:: Supplied data ::
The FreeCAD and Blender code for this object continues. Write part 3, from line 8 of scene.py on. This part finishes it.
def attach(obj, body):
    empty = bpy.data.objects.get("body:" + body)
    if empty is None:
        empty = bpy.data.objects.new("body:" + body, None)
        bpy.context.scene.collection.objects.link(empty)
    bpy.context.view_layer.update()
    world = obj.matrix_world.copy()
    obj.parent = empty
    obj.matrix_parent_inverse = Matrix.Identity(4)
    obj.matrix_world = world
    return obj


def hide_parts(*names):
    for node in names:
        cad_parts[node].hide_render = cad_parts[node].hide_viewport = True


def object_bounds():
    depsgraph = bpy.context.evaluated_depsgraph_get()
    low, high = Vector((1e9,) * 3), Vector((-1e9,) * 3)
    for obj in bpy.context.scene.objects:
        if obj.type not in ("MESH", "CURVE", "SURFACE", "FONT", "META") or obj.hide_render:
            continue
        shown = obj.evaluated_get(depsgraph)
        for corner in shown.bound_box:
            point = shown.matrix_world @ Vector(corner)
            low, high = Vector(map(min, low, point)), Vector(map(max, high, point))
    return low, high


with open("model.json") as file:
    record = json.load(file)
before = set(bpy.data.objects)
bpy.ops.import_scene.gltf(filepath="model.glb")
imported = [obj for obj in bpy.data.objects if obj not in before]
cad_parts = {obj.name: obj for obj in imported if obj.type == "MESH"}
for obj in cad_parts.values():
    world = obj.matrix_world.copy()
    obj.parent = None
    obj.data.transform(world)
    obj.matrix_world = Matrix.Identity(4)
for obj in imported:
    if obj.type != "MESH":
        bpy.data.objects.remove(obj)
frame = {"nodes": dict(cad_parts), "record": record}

:: Work to be completed ::
Beginning with the line containing "if obj.type not" and ending with the line containing "point = shown.matrix_world", extract those lines exactly from the listing above, and only those.

:: Answer for this exercise ::
        if obj.type not in ("MESH", "CURVE", "SURFACE", "FONT", "META") or obj.hide_render:
            continue
        shown = obj.evaluated_get(depsgraph)
        for corner in shown.bound_box:
            point = shown.matrix_world @ Vector(corner)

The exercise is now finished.